Pearson also discussed recent changes in hunting laws, including legalization of crossbows for hunting. Crossbows can now be used for hunting on private land without violating regulations, he said.

Another hunting regulation that will go into affect next July is the use of any legal hunting firearm on private land during primitive weapon season.

The catch, the Conservation Officer said, is that the hunter is still required to buy a primitive weapon hunting license regardless of the type of firearm (or crossbow) he or she uses during primitive weapon season.

“We can’t afford to lose that revenue,” Pearson said.

Technicalities of baiting restrictions aside, Conservation Officers perform a variety of other tasks from conducting hunter safety education classes that are prerequisite for hunting license purchases to teaching safe boating practices to recreational boat operators.

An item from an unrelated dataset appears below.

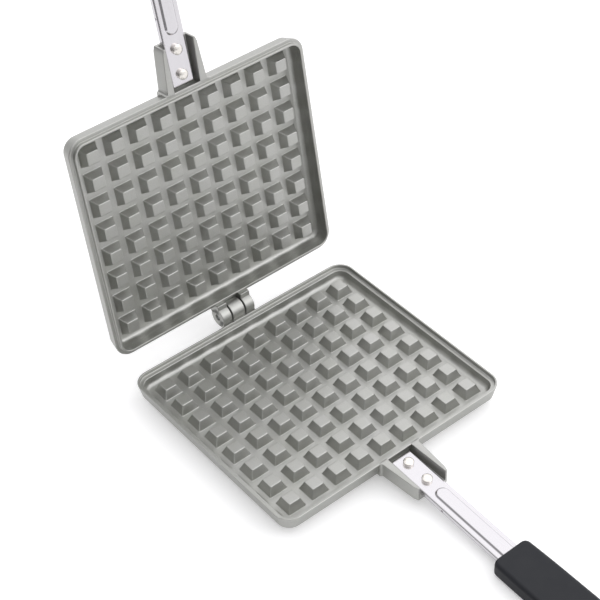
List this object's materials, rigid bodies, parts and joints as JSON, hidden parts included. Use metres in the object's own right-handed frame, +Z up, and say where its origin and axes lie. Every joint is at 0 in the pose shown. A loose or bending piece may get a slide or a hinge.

At the many popular fishing venues in Mississippi, officers check for compliance with fishing regulations, including at Sardis Dam with upwards of one million visitors annually, slot limit lengths of crappie.

There’s another lesser known job that Conservation Officers fill — they are organized into Special Response Teams, another name for a SWAT team.

It was MDWFP team in north Mississippi that tracked and found Adam Mayes during a 2012 manhunt in northeast Mississippi that began when Mayes killed a mother and her daughter and kidnapped two other daughters, Pearson said.

As the team closed in on Mayes in a wooded area near New Albany, he killed himself, allowing his two captives to be rescued.